• _Task brief_:
Repeat the data verbatim.
──────
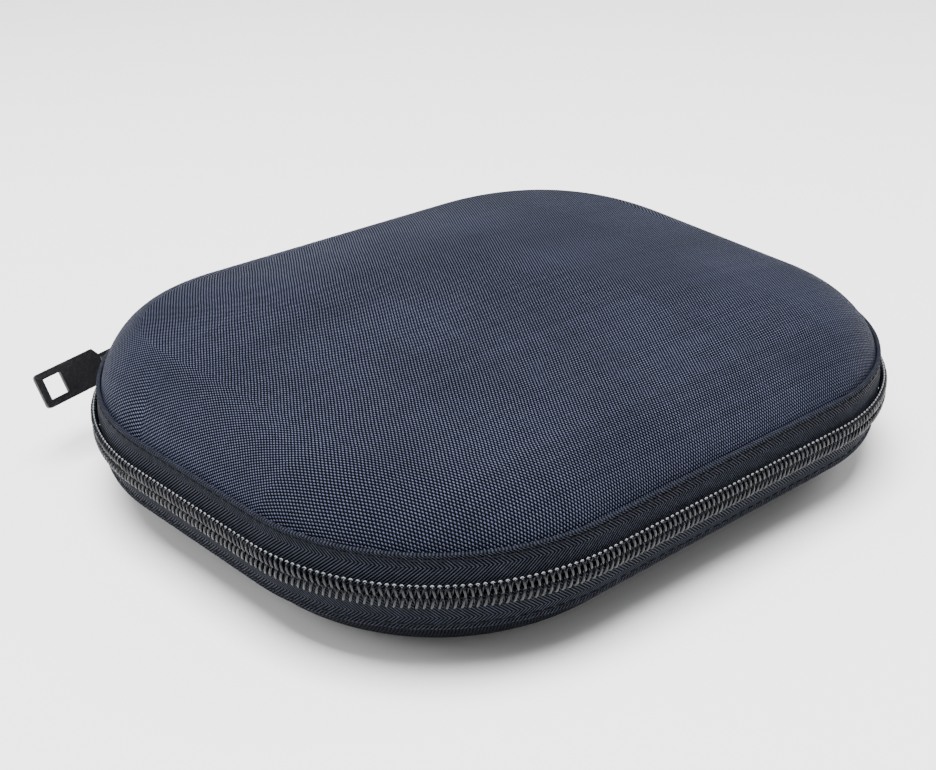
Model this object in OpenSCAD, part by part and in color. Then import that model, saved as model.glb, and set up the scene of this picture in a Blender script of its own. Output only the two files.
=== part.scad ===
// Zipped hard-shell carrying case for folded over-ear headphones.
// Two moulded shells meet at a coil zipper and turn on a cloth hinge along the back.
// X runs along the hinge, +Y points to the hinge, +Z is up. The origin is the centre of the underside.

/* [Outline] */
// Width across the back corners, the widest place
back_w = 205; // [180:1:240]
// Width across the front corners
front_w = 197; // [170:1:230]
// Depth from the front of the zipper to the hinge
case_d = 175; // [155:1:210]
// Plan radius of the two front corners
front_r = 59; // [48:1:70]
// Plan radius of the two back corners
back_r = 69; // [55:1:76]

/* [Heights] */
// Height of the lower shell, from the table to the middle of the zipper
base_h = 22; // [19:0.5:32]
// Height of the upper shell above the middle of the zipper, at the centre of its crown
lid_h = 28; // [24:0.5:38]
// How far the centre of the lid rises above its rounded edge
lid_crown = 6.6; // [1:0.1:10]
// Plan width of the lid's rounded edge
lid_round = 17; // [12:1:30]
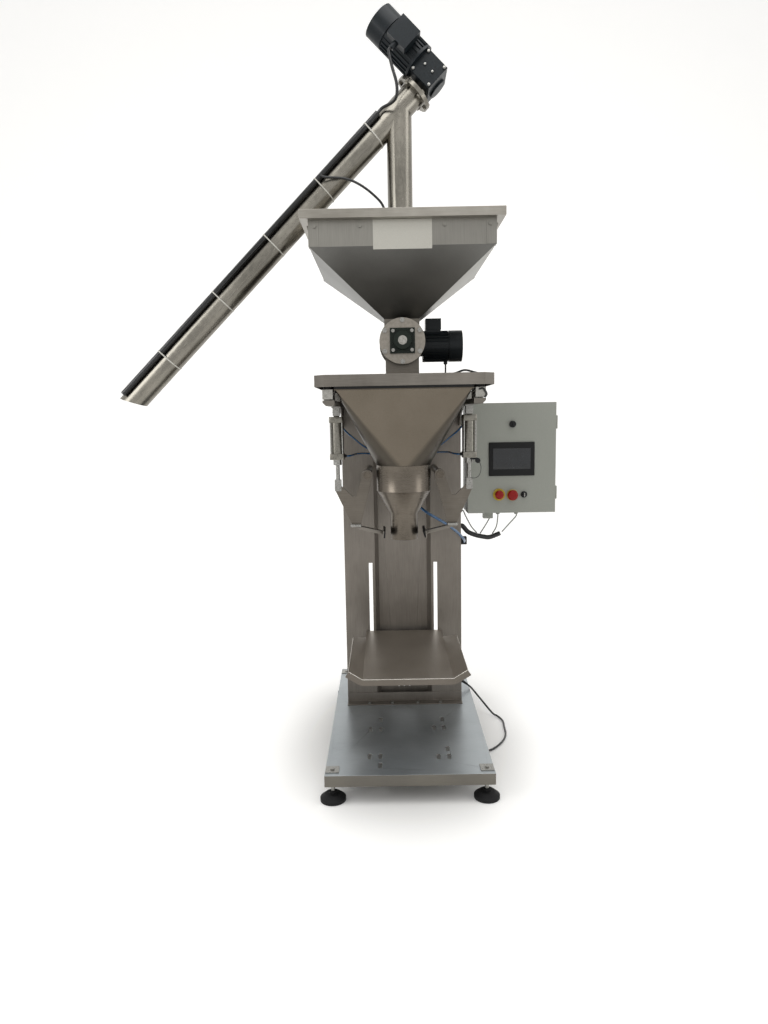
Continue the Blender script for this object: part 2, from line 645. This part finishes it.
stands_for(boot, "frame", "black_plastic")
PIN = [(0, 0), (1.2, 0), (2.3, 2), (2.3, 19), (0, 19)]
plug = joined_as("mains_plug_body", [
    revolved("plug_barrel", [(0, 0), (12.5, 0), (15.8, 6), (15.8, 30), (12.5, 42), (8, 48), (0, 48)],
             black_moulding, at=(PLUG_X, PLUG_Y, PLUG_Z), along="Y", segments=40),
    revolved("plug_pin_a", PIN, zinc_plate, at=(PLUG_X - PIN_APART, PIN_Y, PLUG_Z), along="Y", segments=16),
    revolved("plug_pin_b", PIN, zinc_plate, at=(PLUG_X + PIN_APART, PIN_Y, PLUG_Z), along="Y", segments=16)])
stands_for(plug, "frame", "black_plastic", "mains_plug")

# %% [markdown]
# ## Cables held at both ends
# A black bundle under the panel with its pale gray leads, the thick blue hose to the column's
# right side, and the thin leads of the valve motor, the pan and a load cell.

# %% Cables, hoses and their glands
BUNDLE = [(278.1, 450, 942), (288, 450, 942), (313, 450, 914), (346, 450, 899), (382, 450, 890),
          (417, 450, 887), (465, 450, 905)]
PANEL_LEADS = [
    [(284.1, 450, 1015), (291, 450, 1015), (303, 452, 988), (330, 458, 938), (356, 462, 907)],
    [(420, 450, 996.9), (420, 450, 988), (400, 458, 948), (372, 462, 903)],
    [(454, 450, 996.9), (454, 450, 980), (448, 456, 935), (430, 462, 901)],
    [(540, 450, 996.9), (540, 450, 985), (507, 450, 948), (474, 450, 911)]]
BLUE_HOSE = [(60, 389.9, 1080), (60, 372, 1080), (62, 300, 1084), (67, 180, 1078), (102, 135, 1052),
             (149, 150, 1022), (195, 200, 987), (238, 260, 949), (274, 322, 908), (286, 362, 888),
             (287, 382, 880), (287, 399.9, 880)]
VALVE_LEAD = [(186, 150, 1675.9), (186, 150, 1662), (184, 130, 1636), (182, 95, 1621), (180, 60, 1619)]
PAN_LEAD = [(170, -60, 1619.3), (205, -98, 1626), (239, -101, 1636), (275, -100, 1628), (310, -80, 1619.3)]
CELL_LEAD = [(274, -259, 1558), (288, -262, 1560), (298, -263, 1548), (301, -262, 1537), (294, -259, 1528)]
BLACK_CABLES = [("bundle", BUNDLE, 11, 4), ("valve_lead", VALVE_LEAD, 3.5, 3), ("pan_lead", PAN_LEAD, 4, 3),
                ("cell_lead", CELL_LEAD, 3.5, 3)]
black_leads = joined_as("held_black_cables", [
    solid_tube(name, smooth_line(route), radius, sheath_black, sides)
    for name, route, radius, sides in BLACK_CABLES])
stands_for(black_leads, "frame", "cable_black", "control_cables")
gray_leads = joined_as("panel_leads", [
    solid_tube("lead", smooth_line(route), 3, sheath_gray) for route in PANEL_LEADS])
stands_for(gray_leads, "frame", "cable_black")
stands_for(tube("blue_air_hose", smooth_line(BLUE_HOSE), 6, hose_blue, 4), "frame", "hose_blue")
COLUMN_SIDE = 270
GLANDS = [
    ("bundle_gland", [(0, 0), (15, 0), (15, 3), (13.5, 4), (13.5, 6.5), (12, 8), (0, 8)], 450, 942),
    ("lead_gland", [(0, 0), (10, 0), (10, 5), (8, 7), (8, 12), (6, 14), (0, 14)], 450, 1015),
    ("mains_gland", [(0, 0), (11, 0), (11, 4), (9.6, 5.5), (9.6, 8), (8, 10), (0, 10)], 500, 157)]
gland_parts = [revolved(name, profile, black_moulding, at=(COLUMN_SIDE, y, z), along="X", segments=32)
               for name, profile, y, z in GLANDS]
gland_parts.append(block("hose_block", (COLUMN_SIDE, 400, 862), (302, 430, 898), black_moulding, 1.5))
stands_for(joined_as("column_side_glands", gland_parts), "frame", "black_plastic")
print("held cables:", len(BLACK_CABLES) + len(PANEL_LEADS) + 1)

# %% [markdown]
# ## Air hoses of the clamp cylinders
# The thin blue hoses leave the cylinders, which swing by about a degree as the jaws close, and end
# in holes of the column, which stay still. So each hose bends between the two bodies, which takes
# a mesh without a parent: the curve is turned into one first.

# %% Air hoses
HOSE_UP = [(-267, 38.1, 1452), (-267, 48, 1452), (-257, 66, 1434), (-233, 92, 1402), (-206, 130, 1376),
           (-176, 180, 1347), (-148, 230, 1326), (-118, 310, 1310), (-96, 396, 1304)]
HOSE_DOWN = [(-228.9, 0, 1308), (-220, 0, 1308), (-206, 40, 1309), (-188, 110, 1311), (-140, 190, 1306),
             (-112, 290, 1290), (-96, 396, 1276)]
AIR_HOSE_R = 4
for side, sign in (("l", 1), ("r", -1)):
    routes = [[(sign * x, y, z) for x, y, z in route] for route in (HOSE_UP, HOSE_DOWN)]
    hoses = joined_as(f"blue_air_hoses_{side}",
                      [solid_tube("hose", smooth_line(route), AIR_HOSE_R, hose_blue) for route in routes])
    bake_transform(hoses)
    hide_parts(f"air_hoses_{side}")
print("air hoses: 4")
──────
• _Task solution_:
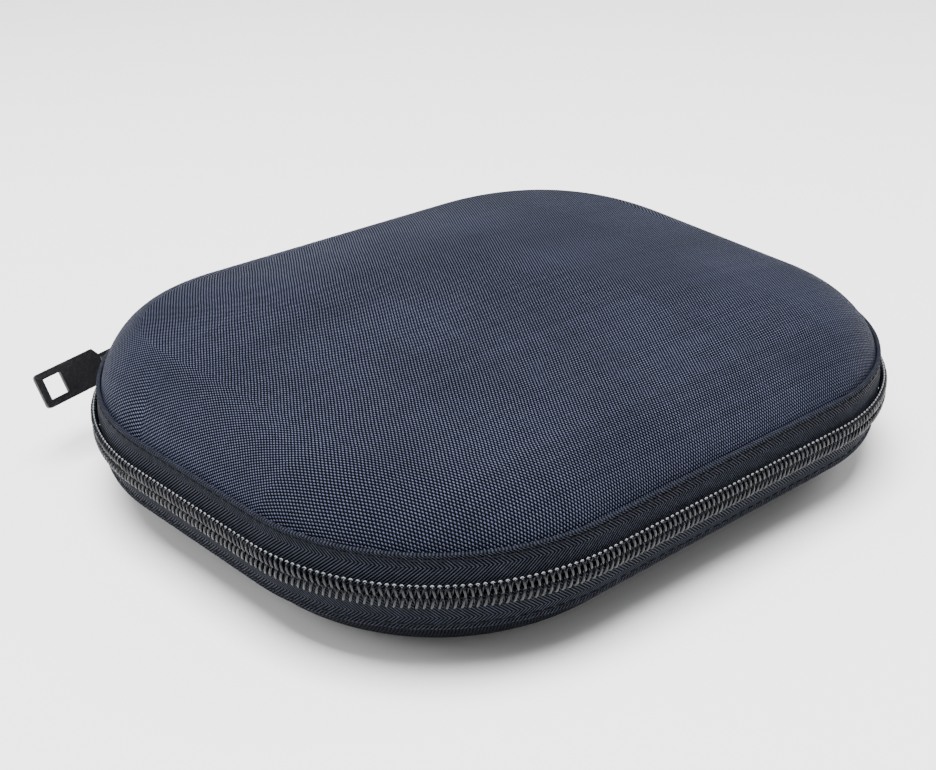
Model this object in OpenSCAD, part by part and in color. Then import that model, saved as model.glb, and set up the scene of this picture in a Blender script of its own. Output only the two files.
=== part.scad ===
// Zipped hard-shell carrying case for folded over-ear headphones.
// Two moulded shells meet at a coil zipper and turn on a cloth hinge along the back.
// X runs along the hinge, +Y points to the hinge, +Z is up. The origin is the centre of the underside.

/* [Outline] */
// Width across the back corners, the widest place
back_w = 205; // [180:1:240]
// Width across the front corners
front_w = 197; // [170:1:230]
// Depth from the front of the zipper to the hinge
case_d = 175; // [155:1:210]
// Plan radius of the two front corners
front_r = 59; // [48:1:70]
// Plan radius of the two back corners
back_r = 69; // [55:1:76]

/* [Heights] */
// Height of the lower shell, from the table to the middle of the zipper
base_h = 22; // [19:0.5:32]
// Height of the upper shell above the middle of the zipper, at the centre of its crown
lid_h = 28; // [24:0.5:38]
// How far the centre of the lid rises above its rounded edge
lid_crown = 6.6; // [1:0.1:10]
// Plan width of the lid's rounded edge
lid_round = 17; // [12:1:30]
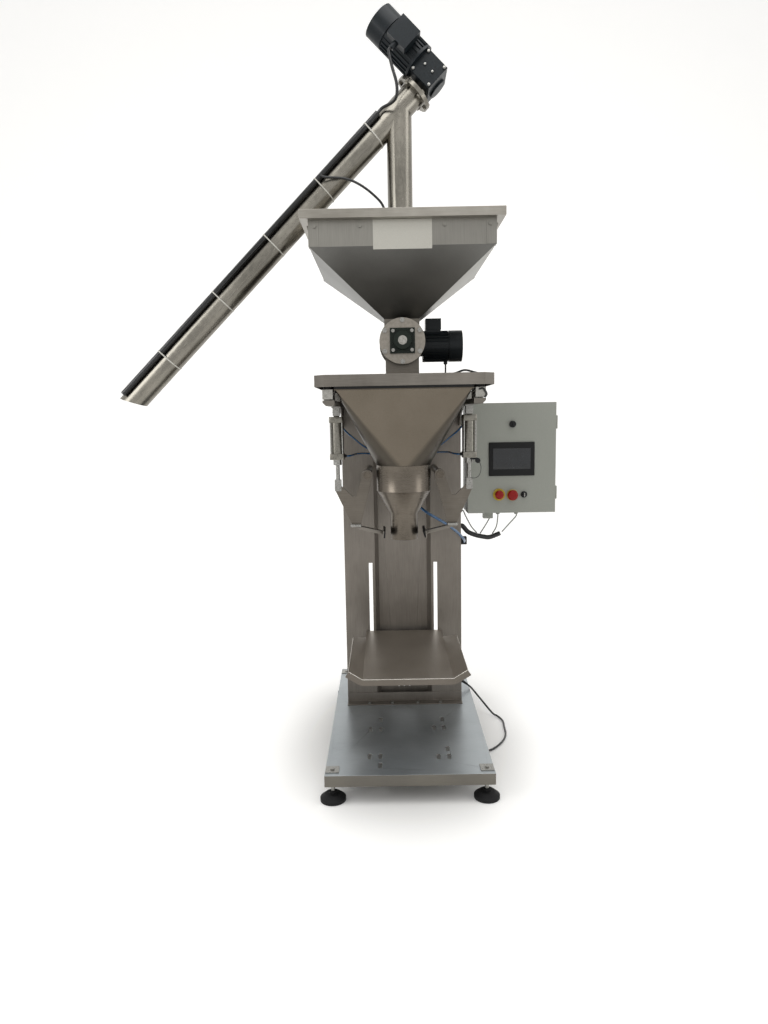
Continue the Blender script for this object: part 2, from line 645. This part finishes it.
stands_for(boot, "frame", "black_plastic")
PIN = [(0, 0), (1.2, 0), (2.3, 2), (2.3, 19), (0, 19)]
plug = joined_as("mains_plug_body", [
    revolved("plug_barrel", [(0, 0), (12.5, 0), (15.8, 6), (15.8, 30), (12.5, 42), (8, 48), (0, 48)],
             black_moulding, at=(PLUG_X, PLUG_Y, PLUG_Z), along="Y", segments=40),
    revolved("plug_pin_a", PIN, zinc_plate, at=(PLUG_X - PIN_APART, PIN_Y, PLUG_Z), along="Y", segments=16),
    revolved("plug_pin_b", PIN, zinc_plate, at=(PLUG_X + PIN_APART, PIN_Y, PLUG_Z), along="Y", segments=16)])
stands_for(plug, "frame", "black_plastic", "mains_plug")

# %% [markdown]
# ## Cables held at both ends
# A black bundle under the panel with its pale gray leads, the thick blue hose to the column's
# right side, and the thin leads of the valve motor, the pan and a load cell.

# %% Cables, hoses and their glands
BUNDLE = [(278.1, 450, 942), (288, 450, 942), (313, 450, 914), (346, 450, 899), (382, 450, 890),
          (417, 450, 887), (465, 450, 905)]
PANEL_LEADS = [
    [(284.1, 450, 1015), (291, 450, 1015), (303, 452, 988), (330, 458, 938), (356, 462, 907)],
    [(420, 450, 996.9), (420, 450, 988), (400, 458, 948), (372, 462, 903)],
    [(454, 450, 996.9), (454, 450, 980), (448, 456, 935), (430, 462, 901)],
    [(540, 450, 996.9), (540, 450, 985), (507, 450, 948), (474, 450, 911)]]
BLUE_HOSE = [(60, 389.9, 1080), (60, 372, 1080), (62, 300, 1084), (67, 180, 1078), (102, 135, 1052),
             (149, 150, 1022), (195, 200, 987), (238, 260, 949), (274, 322, 908), (286, 362, 888),
             (287, 382, 880), (287, 399.9, 880)]
VALVE_LEAD = [(186, 150, 1675.9), (186, 150, 1662), (184, 130, 1636), (182, 95, 1621), (180, 60, 1619)]
PAN_LEAD = [(170, -60, 1619.3), (205, -98, 1626), (239, -101, 1636), (275, -100, 1628), (310, -80, 1619.3)]
CELL_LEAD = [(274, -259, 1558), (288, -262, 1560), (298, -263, 1548), (301, -262, 1537), (294, -259, 1528)]
BLACK_CABLES = [("bundle", BUNDLE, 11, 4), ("valve_lead", VALVE_LEAD, 3.5, 3), ("pan_lead", PAN_LEAD, 4, 3),
                ("cell_lead", CELL_LEAD, 3.5, 3)]
black_leads = joined_as("held_black_cables", [
    solid_tube(name, smooth_line(route), radius, sheath_black, sides)
    for name, route, radius, sides in BLACK_CABLES])
stands_for(black_leads, "frame", "cable_black", "control_cables")
gray_leads = joined_as("panel_leads", [
    solid_tube("lead", smooth_line(route), 3, sheath_gray) for route in PANEL_LEADS])
stands_for(gray_leads, "frame", "cable_black")
stands_for(tube("blue_air_hose", smooth_line(BLUE_HOSE), 6, hose_blue, 4), "frame", "hose_blue")
COLUMN_SIDE = 270
GLANDS = [
    ("bundle_gland", [(0, 0), (15, 0), (15, 3), (13.5, 4), (13.5, 6.5), (12, 8), (0, 8)], 450, 942),
    ("lead_gland", [(0, 0), (10, 0), (10, 5), (8, 7), (8, 12), (6, 14), (0, 14)], 450, 1015),
    ("mains_gland", [(0, 0), (11, 0), (11, 4), (9.6, 5.5), (9.6, 8), (8, 10), (0, 10)], 500, 157)]
gland_parts = [revolved(name, profile, black_moulding, at=(COLUMN_SIDE, y, z), along="X", segments=32)
               for name, profile, y, z in GLANDS]
gland_parts.append(block("hose_block", (COLUMN_SIDE, 400, 862), (302, 430, 898), black_moulding, 1.5))
stands_for(joined_as("column_side_glands", gland_parts), "frame", "black_plastic")
print("held cables:", len(BLACK_CABLES) + len(PANEL_LEADS) + 1)

# %% [markdown]
# ## Air hoses of the clamp cylinders
# The thin blue hoses leave the cylinders, which swing by about a degree as the jaws close, and end
# in holes of the column, which stay still. So each hose bends between the two bodies, which takes
# a mesh without a parent: the curve is turned into one first.

# %% Air hoses
HOSE_UP = [(-267, 38.1, 1452), (-267, 48, 1452), (-257, 66, 1434), (-233, 92, 1402), (-206, 130, 1376),
           (-176, 180, 1347), (-148, 230, 1326), (-118, 310, 1310), (-96, 396, 1304)]
HOSE_DOWN = [(-228.9, 0, 1308), (-220, 0, 1308), (-206, 40, 1309), (-188, 110, 1311), (-140, 190, 1306),
             (-112, 290, 1290), (-96, 396, 1276)]
AIR_HOSE_R = 4
for side, sign in (("l", 1), ("r", -1)):
    routes = [[(sign * x, y, z) for x, y, z in route] for route in (HOSE_UP, HOSE_DOWN)]
    hoses = joined_as(f"blue_air_hoses_{side}",
                      [solid_tube("hose", smooth_line(route), AIR_HOSE_R, hose_blue) for route in routes])
    bake_transform(hoses)
    hide_parts(f"air_hoses_{side}")
print("air hoses: 4")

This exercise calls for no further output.